The bill of exceptions purports to set out all the evidence. It must be conceded, that sufficient appears, if believed by the jury, to entitle the plaintiff to recover; and that the proof offered by defendant only tends to support the immaterial issues. In Mudge v. Treat, supra, it was observed, substantially, that had the bill of exceptions negatived the introduction of any evidence supporting any of the material issues, the court would not hesitate to declare that a proper case for a repleader would have been presented. But it must be noted, that the trial court had instructed the jury, their verdict must be for the defendant, if they found the immaterial issue in his favor. We do not understand, it was intended to declare, that the appellate court will determine from an inspection and examination of the proof contained in the record, though it may set out all the evidence, that it affirmatively appears that the verdict was on the immaterial issue only, when there are sufficient pleas, which cast on the plaintiff the burden of establishing his cause of action, and nothing, other than the evidence, appears from the record to indicate such finding. But the exigencies of this case do not require us to decide the extent to which the character of the evidence may be regarded as a controlling consideration, nor what must be shown by the record, in order that a general verdict, there being both sufficient and insufficient pleas, may affirmatively appear to be founded on an immaterial issue only.
The record, as presented, does not disclose what instructions, if any, were given by the court as to the insufficient pleas. The verdict of the jury is set out in haee verba: “We the jury find the issues in favor of the defendant.” Its terms are responsive to, and comprehensive enough to embrace all the issues, material and immaterial, submitted to the jury. The fair and reasonable interpretation of the verdict is, that the jury found all the issues in favor of the defendant. Tippin v. Petty, 7 Por. 441. On such a verdict, it cannot be said, that it is founded on any particular issue only, whatever may be our opinion of the state and character of the proof. If such be the *198fact, no means are furnished to ascertain on what particular issue. The general issue is a denial of the cause of action as set forth by the plaintiffs, and devolved on them the onus of proving it. The juries are the exclusive judges of the credibility of witnesses, and the sufficiency of evidence. If their finding is contrary to the evidence, resort for the correction of the error must be by a motion for a new trial. It may operate a hardship on the plaintiffs; but violence would be done to the finding of the jury as expressed in the terms of their verdict, were it restricted to the immaterial issues only, by inferences only from the insufficiency of the evidence to support the verdict on the material issue. On the record, a case for a repleader was not presented, and the defendant was not entitled to have judgment entered on the verdict. Otherwise, the effect would be to grant a new trial under the guise of awarding a repleader.

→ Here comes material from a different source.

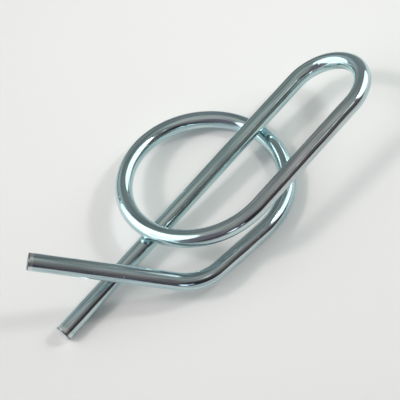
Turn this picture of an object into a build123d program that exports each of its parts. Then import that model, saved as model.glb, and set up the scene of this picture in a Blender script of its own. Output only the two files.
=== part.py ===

The remaining question is, will mandamus lie to compel the Circuit Court to enter judgment? It is an established principle, that a mandamus will issue to an inferior court to compel the rendition of a judgment, where such court, having heard and tried the case, refuses to render judgment; but relief will not be granted by mandamus, when there is another adequate legal remedy, as when the interlocutory order complained of may be revised and corrected on appeal from the final judgment. Ex parte S. & N. Ala. R. R. Co., 65 Ala. 599. Whether or not a repleader shall be awarded is not a matter in the discretion of the court, and the action of the court relating thereto is revisable. Awarding a repleader is not the same as granting a new trial. They are distinct in their nature and purposes, and constitute different modes of proceeding. Chapman v. Holding, 60 Ala. 522. The one is discretionary, not subject to revision. The other does not rest in the discretion of the court, and must be granted or refused on established common law principles; and if error intervenes, it may be corrected by the appellate court. The plaintiff having made a motion for a new trial, which was withdrawn, and afterwards made a motion to set aside the verdict, and for a repleader, elected their remedy, and must submit to its burdens and disadvantages. If a repleader be improperly refused, the plaintiff may appeal from the judgment entered on the verdict, and have the refusal revised. Mudge v. Treat, supra. Hence in such case, a mandamus will not lie. But if a repleader be improperly awarded, no judgment is entered from which an appeal can be taken. Though the defendant may object, if he subsequently appears, engages in another trial, examines witnesses, and litigates, he waives his objection to the award of the re-pleader, and is precluded to deny that the case is properly *199pending in court. Byrd v. McDaniel, 20 Ala. 582; Hair v. Moody, 9 Ala. 399. An appeal from the final judgment would not be an adequate remedy. Lloyd v. Brinck, 35 Tex. 1; Fish v. Neatherwood, 2 Johns. Cas. 215.
In my opinion the mandamus should be granted. But the majority of the court do not concur in this conclusion.
Per Curiam.The result of the trial and verdict in this case was a-manifest injustice to plaintiffs. The defenses setup were without merit, and the court would have been justified in setting the verdict aside ex mero motu, and allowing the pleadings to be amended. We will not say it was not the duty of the court not to do so. One of the chief purposes for which courts are organized is, that while observing the dividing line which separates the duties of the judge from those of the jury, the presiding judge should exert his powers in favor of legal justice. The effect of the order made was precisely the same as the granting of a new trial, with leave to amend the pleadings. Justice was done, and the law regards substance rather than forms, or the name of things. Judgments, correct in substance, should never be reversed because bad reasons are given for them, uor because they are designated by erroneous names.
The majority of the court hold that the mandamus must be deuied.